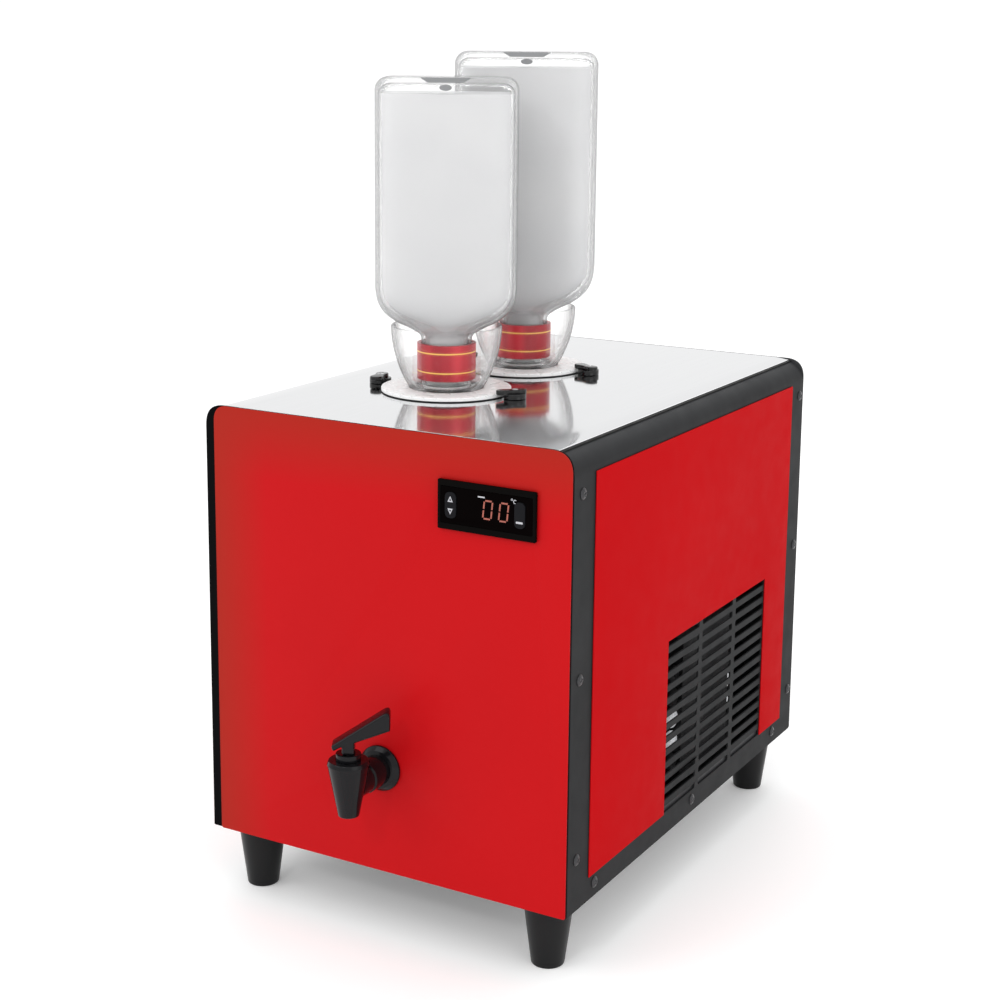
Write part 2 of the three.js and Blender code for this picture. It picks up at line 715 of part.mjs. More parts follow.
function cups() {
  ["front", "rear"].forEach((end, i) => {
    const cup = group(cupX, cupFrontY + i * cupSpacing, caseHeight);
    place(`${end}_cup_collar`, turned(collarOutline(), 28), "white_plastic", cup);
    place(`${end}_cup_bowl`, turned(bowlOutline(), 22), "clear_plastic", cup);
    place(`${end}_feed_spike`, turned(spikeOutline(), 12), "white_plastic", cup);
    const bottle = group(0, 0, 0, bottleTurn, cup);
    place(`${end}_bottle_glass`, bottleGeometry(bottles[end]), "bottle_glass", bottle);
    place(`${end}_bottle_drink`, drinkGeometry(bottles[end]), "drink", bottle);
    const sleeve = [
      [neckRadius + gap, labelBottom],
      [labelRadius, labelBottom],
      [labelRadius, labelBottom + labelHeight],
      [neckRadius + gap, labelBottom + labelHeight],
    ];
    place(`${end}_neck_label`, turned(sleeve, 20), "label_red", bottle);
    for (const [side, sign] of [["right", 1], ["left", -1]]) {
      const name = `${end}_${side}`;
      const towardsCup = sign > 0 ? 180 : 0;
      const pivot = group(sign * clampPivotRadius, 0, 0, towardsCup + clampTurns[name], cup);
      place(`${name}_clamp`, clampGeometry(), "black_plastic", pivot);
      place(`${name}_clamp_screw`, clampScrewGeometry(), "stainless", pivot);
    }
  });
}

// ---- Temperature controller ----
const keyOval = (width, height, x) => softRectangle(width, height, width / 2 - 0.05, x, 0);

function controller() {
  const panel = group(controlX, 0, controlZ);
  const bezel = acrossDepth(softRectangle(bezelWidth, bezelHeight, 1.5), -bezelDepth - gap, -gap, 3);
  const body = box(
    [-cutoutWidth / 2 + gap, -1, -cutoutHeight / 2 + gap],
    [cutoutWidth / 2 - gap, controlBodyDepth, cutoutHeight / 2 - gap],
  );
  const face = -bezelDepth - gap;
  const windowBack = face + 0.4 + windowThickness + gap;
  const recess = box(
    [-windowWidth / 2 - gap, face - 1, -windowHeight / 2 - gap],
    [windowWidth / 2 + gap, windowBack, windowHeight / 2 + gap],
  );
  const keys = [[rockerX, rockerWidth, rockerHeight], [setKeyX, setKeyWidth, setKeyHeight]];
  const keyFront = face - 0.2;
  const pocketBack = keyFront + keyDepth + keyTravel + 0.4;
  const pockets = keys.map(([x, width, height]) =>
    acrossDepth(keyOval(width + 2 * gap, height + 2 * gap, x), face - 1, pocketBack, 3));
  place("controller_case", cut(join(bezel, body), recess, ...pockets), "black_plastic", panel);
  const glass = box(
    [-windowWidth / 2, windowBack - gap - windowThickness, -windowHeight / 2],
    [windowWidth / 2, windowBack - gap, windowHeight / 2],
  );
  place("controller_window", cut(glass, ...pockets), "display", panel);
  const names = ["rocker_key", "set_key"];
  keys.forEach(([x, width, height], i) => {
    const key = acrossDepth(keyOval(width, height, 0), keyFront, keyFront + keyDepth, 3);
    place(names[i], key, "key_grey", panel).position.x = x;
  });
}

// ---- Cold tank ----
const tankY = cupFrontY + cupSpacing / 2;
const foamTop = rollTop - sheetThickness - foamTopClearance;
const tankTop = foamTop - foamLidThickness - gap;
const tankBottom = tankTop - tankHeight;
const tankTopDepth = caseHeight - tankTop;
const coilSpace = 2 * coilTubeRadius + coilClearance + 2 * gap;

const tankOutline = (grow) =>
  softRectangle(tankWidth + 2 * grow, tankLength + 2 * grow, tankRadius + grow);

function upright(shape, low, high, curveSegments = 5) {
  const options = { depth: high - low, bevelEnabled: false, curveSegments };
  return new THREE.ExtrudeGeometry(shape, options).translate(0, 0, low);
}

const outletX = -cupX; // in the tank's frame, so that the outlet is in line with the tap
const outletY = -tankLength / 2 + 42;

function coldTank() {
  const tank = group(cupX, tankY, 0);
  const shell = upright(tankOutline(0), tankBottom, tankTop, 3);
  const hollow = upright(tankOutline(-tankWall), tankBottom + tankWall, tankTop - tankWall, 3);
  const ports = [-1, 1].map((sign) =>
    rod(spikeRadius + gap, tankTop - 5, tankTop + 1, 12).translate(0, (sign * cupSpacing) / 2, 0));
  const drain = rod(outletRadius - 1.5, tankBottom - 1, tankBottom + 5, 12).translate(outletX, outletY, 0);
  place("reservoir_tank", cut(shell, hollow, ...ports, drain), "stainless", tank);

  const foamBottom = tankBottom - foamWall;
  const outside = coilSpace + foamWall;
  const jacket = upright(tankOutline(outside), foamBottom, tankTop, 3);
  const well = upright(tankOutline(coilSpace), tankBottom - gap, tankTop + 1, 3);
  const drainWay = rod(outletRadius + 4 * gap, foamBottom - 1, tankBottom + 1, 12).translate(outletX, outletY, 0);
  place("foam_jacket", cut(jacket, well, drainWay), "foam", tank);
  const lid = upright(tankOutline(outside), tankTop + gap, foamTop, 3);
  const lidPorts = [-1, 1].map((sign) =>
    rod(spikeRadius + gap, tankTop, foamTop + 1, 12).translate(0, (sign * cupSpacing) / 2, 0));
  place("foam_lid", cut(lid, ...lidPorts), "foam", tank);
  evaporatorCoil(tank);
  outletTube();
}

function evaporatorCoil(tank) {
  const perTurn = 22;
  const loop = tankOutline(coilTubeRadius + coilClearance).getSpacedPoints(perTurn).slice(0, perTurn);
  const rise = (tankHeight - 30) / coilTurns;
  const points = [];
  for (let i = 0; i <= coilTurns * perTurn; i++) {
    const { x, y } = loop[i % perTurn];
    points.push(new THREE.Vector3(x, y, tankBottom + 15 + (rise * i) / perTurn));
  }
  const path = new THREE.CatmullRomCurve3(points);
  place("evaporator_coil", tube(path, coilTubeRadius, coilTurns * perTurn, 5), "copper", tank);
}

function tube(path, radius, steps, sides) {
  const angle = (i) => (2 * Math.PI * i) / sides;
  const corner = (i) => [radius * Math.cos(angle(i)), radius * Math.sin(angle(i))];
  const section = outlineOf(Array.from({ length: sides }, (_, i) => corner(i)));
  return new THREE.ExtrudeGeometry(section, { steps, extrudePath: path, bevelEnabled: false });
}

function outletTube() {
  const x = cupX + outletX;
  const y = tankY + outletY;
  const path = new THREE.CatmullRomCurve3([
    new THREE.Vector3(x, y, tankBottom - gap),
    new THREE.Vector3(x, y, tankBottom - foamWall - 6),
    new THREE.Vector3(x, y - 8, tapHeight + 10),
    new THREE.Vector3(x, y - 22, tapHeight),
    new THREE.Vector3(x, shankLength + gap, tapHeight),
  ]);
  place("outlet_tube", tube(path, outletRadius, 14, 8), "white_plastic");
}

// ---- Cooling unit ----
function compressor() {
  const unit = group(compressorX, compressorY, sheetThickness + gap);
  const r = compressorRadius;
  const h = compressorHeight;
  const pot = turned([
    [0, 6], [r * 0.8, 6], [r, 20], [r, h * 0.45], [r + 2, h * 0.45], [r + 2, h * 0.5],
    [r, h * 0.5], [r, h * 0.78], [r * 0.75, h * 0.95], [0, h],
  ], 24);
  const plate = box([-r - 8, -r * 0.6, 0], [r + 8, r * 0.6, 8]);
  place("compressor", join(pot, plate), "compressor_paint", unit);
  const drier = turned([[0, 0], [3, 0], [9, 10], [9, 70], [3, 80], [0, 80]], 12);
  place("filter_drier", alongY(drier), "copper").position.set(drierX, condenserFront + 40, 60);
}

function condenser() {
  const low = [condenserX, condenserFront, condenserBottom];
  const high = [
    condenserX + condenserThickness, condenserFront + condenserLength, condenserBottom + condenserHeight,
  ];
  const bends = [];
  const middleX = condenserX + condenserThickness / 2;
  const count = Math.floor(condenserHeight / bendPitch) - 1;
  for (const [y, sign] of [[low[1], -1], [high[1], 1]])
    for (let i = 0; i < count; i++) {
      const z = condenserBottom + bendPitch * (i + 1);
      const bend = new THREE.TorusGeometry(bendPitch / 4, bendTubeRadius, 5, 6).rotateY(Math.PI / 2);
      bends.push(bend.translate(middleX, y + sign * 1.5, z));
    }
  place("condenser", join(box(low, high), ...bends), "aluminium");
}

const fanY = condenserFront + condenserLength / 2;
const fanZ = condenserBottom + condenserHeight / 2;

function fan() {
  const frontX = condenserX - gap;
  const shroud = box(
    [frontX - 4, fanY - fanRadius - 10, sheetThickness + gap],
    [frontX, fanY + fanRadius + 10, fanZ + fanRadius + 10],
  );
  const ring = alongX(rod(fanRadius + 5, frontX - 4 - fanDepth, frontX - 2, 28)).translate(0, fanY, fanZ);
  const opening = alongX(rod(fanRadius + 3, frontX - 60, frontX + 1, 28)).translate(0, fanY, fanZ);
  place("fan_shroud", cut(join(shroud, ring), opening), "black_plastic");

  const hubX = frontX - 3 - fanDepth;
  const turning = group(0, fanY, fanZ);
  const hub = alongX(rod(fanHubRadius, hubX, hubX + fanDepth, 16));
  const chord = (fanDepth - 3) / Math.sin(radians(bladePitch));
  const blades = Array.from({ length: bladeCount }, (_, i) => {
    const blade = new THREE.BoxGeometry(2, chord, fanRadius - fanHubRadius + 3);
    blade.rotateZ(radians(bladePitch)).translate(hubX + fanDepth / 2, 0, (fanRadius + fanHubRadius) / 2 - 1.5);
    return blade.rotateX((2 * Math.PI * i) / bladeCount);
  });
  place("fan_blades", join(hub, ...blades), "black_plastic", turning);

  const motorEnd = hubX - gap;
  const motor = alongX(rod(motorRadius, motorEnd - motorLength, motorEnd, 16)).translate(0, fanY, fanZ);
  const stand = box(
    [motorEnd - motorLength + 8, fanY - 14, sheetThickness + gap],
    [motorEnd - 8, fanY + 14, fanZ],
  );
  place("fan_motor", join(motor, stand), "compressor_paint");
}

// ---- Mains inlet and switch on the rear ----
function powerInlet() {
  const inlet = group(inletX, caseDepth, inletZ);
  const plate = box([-inletWidth / 2, gap, -inletHeight / 2], [inletWidth / 2, 3, inletHeight / 2]);
  const body = box(
    [-inletBodyWidth / 2, -26, -inletBodyHeight / 2],
    [inletBodyWidth / 2, 1, inletBodyHeight / 2],
  );
  const socket = box(
    [-inletBodyWidth / 2 + 1.5, -15, -inletBodyHeight / 2 + 1.5],
    [inletBodyWidth / 2 - 1.5, 4, inletBodyHeight / 2 - 1.5],
  );
  place("power_inlet", cut(join(plate, body), socket), "black_plastic", inlet);
}

function powerSwitch() {
  const seat = group(switchX, caseDepth, inletZ);
  const halfX = switchWidth / 2;
  const halfZ = switchHeight / 2;
  const rim = box([-halfX - 2, gap, -halfZ - 2], [halfX + 2, 2, halfZ + 2]);
  const body = box([-halfX, -18, -halfZ], [halfX, 1, halfZ]);
  const well = box([-halfX + 1.5, -4, -halfZ + 1.5], [halfX - 1.5, 3, halfZ - 1.5]);
  place("switch_case", cut(join(rim, body), well), "black_plastic", seat);
  // Rocker: its two faces meet in a shallow V, and it turns about a line along X.
  const reach = halfX - 1.5 - gap;
  const height = halfZ - 1.5 - 2 * gap;
  const profile = outlineOf([[-0.2, -height], [3.4, -height], [2.2, 0], [3.4, height], [-0.2, height]]);
  place("switch_rocker", acrossWidth(profile, -reach, reach), "key_grey", seat)
    .rotation.x = radians(switchThrow);
}

// ---- Assembly ----
baseTray();
frontPanel();
frontFascia();
sides();
rearPanel();
topPanel();
feet();
tap();
cups();
controller();
coldTank();
compressor();
condenser();
fan();
powerInlet();
powerSwitch();

machine.position.z = footHeight;
machine.updateMatrixWorld(true);
const bounds = new THREE.Box3().setFromObject(machine);
const middle = bounds.getCenter(new THREE.Vector3());
machine.position.x -= middle.x;
machine.position.y -= middle.y;

const dispenser = new THREE.Group();
dispenser.add(machine);

export default dispenser;
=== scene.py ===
"""The looks of a countertop drink dispenser fed by two inverted bottles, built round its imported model.

Blender works in metres. The sizes below are millimetres in the case's own frame:
x from the middle, y from the fascia's face backwards, z from the case's underside.
"""

import math

import bmesh
import bpy
from mathutils import Matrix, Vector


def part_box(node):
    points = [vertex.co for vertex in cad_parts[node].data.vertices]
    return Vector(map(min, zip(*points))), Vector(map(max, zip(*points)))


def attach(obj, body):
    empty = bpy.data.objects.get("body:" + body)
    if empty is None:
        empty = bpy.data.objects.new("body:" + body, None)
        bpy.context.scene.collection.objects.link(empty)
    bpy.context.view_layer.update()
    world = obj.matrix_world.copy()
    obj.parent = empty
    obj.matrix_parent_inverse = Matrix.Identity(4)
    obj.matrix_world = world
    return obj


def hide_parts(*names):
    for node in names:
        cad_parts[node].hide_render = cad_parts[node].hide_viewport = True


MM = 0.001
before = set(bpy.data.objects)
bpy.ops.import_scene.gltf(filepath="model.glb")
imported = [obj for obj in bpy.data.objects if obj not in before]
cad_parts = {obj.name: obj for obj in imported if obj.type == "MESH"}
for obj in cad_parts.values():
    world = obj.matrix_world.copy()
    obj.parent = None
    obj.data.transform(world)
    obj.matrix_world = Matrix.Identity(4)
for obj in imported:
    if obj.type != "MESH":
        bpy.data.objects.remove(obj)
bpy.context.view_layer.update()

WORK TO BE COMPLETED
Nothing outside the span should appear: copy exactly from the line with "machine.position.z = footHeight;" through the line with "import math".

TASK RESULT
machine.position.z = footHeight;
machine.updateMatrixWorld(true);
const bounds = new THREE.Box3().setFromObject(machine);
const middle = bounds.getCenter(new THREE.Vector3());
machine.position.x -= middle.x;
machine.position.y -= middle.y;

const dispenser = new THREE.Group();
dispenser.add(machine);

export default dispenser;
=== scene.py ===
"""The looks of a countertop drink dispenser fed by two inverted bottles, built round its imported model.

Blender works in metres. The sizes below are millimetres in the case's own frame:
x from the middle, y from the fascia's face backwards, z from the case's underside.
"""

import math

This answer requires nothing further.